- _Written problem_
Take each line that has the word "axis" and return it.

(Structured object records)
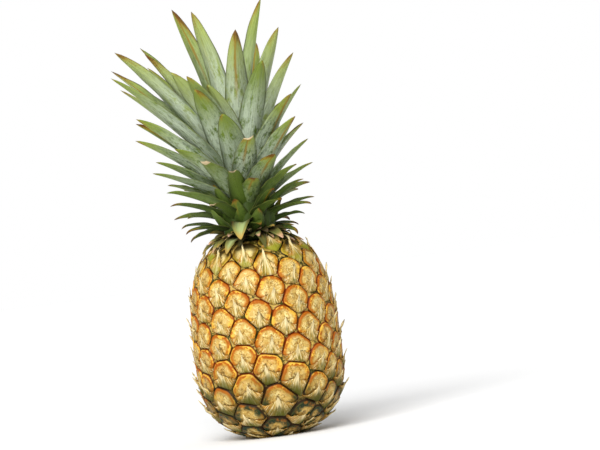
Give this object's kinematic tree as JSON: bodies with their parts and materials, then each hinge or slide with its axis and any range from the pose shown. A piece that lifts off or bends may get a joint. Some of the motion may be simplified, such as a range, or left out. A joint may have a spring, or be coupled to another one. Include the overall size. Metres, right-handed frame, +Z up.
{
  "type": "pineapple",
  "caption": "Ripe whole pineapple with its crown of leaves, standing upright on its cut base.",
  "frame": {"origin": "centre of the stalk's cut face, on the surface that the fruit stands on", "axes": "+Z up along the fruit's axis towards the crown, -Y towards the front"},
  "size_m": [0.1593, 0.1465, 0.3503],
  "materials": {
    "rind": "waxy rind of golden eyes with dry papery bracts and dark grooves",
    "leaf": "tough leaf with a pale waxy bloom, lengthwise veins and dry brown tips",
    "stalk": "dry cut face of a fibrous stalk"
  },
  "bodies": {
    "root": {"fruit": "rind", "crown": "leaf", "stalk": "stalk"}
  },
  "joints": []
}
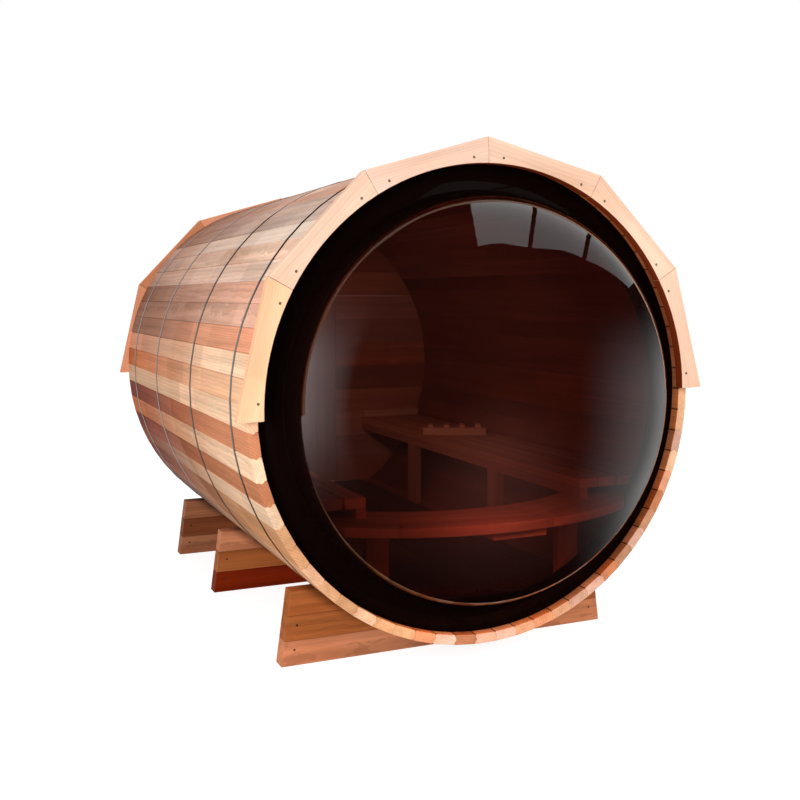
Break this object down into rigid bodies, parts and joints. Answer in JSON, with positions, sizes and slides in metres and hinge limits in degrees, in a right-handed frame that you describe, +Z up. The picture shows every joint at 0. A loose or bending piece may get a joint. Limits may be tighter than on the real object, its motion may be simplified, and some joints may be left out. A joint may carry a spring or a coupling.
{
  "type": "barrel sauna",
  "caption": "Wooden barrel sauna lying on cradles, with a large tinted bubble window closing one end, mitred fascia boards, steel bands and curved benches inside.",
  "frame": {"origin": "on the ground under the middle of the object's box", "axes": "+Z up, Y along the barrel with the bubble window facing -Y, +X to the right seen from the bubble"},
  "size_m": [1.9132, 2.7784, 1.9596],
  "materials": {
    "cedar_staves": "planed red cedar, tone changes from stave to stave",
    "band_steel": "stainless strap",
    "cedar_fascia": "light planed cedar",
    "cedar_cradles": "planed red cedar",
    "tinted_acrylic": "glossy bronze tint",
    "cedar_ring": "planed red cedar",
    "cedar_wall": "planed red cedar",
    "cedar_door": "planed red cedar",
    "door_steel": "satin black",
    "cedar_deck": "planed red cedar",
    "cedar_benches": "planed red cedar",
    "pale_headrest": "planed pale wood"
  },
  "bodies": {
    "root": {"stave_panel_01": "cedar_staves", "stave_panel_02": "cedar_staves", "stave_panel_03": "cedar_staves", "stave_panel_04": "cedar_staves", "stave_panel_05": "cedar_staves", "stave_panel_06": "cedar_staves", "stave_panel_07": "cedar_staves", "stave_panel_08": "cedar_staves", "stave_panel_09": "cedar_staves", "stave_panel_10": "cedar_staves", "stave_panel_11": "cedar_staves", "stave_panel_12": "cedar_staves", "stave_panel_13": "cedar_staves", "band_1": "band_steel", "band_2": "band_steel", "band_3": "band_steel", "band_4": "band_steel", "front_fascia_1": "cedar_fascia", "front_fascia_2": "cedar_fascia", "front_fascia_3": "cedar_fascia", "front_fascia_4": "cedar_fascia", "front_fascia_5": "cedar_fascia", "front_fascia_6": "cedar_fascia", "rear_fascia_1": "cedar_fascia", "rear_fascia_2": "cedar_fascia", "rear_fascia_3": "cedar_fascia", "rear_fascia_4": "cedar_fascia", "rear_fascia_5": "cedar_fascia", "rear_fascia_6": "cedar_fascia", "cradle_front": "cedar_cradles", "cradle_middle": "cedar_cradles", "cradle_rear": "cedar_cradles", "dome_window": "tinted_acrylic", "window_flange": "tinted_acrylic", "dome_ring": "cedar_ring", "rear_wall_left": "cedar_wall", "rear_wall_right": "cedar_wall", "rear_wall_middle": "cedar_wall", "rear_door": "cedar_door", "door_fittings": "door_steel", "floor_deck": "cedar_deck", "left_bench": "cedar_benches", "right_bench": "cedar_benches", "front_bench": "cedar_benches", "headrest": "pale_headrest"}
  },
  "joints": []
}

- _Result_
Give this object's kinematic tree as JSON: bodies with their parts and materials, then each hinge or slide with its axis and any range from the pose shown. A piece that lifts off or bends may get a joint. Some of the motion may be simplified, such as a range, or left out. A joint may have a spring, or be coupled to another one. Include the overall size. Metres, right-handed frame, +Z up.
  "frame": {"origin": "centre of the stalk's cut face, on the surface that the fruit stands on", "axes": "+Z up along the fruit's axis towards the crown, -Y towards the front"},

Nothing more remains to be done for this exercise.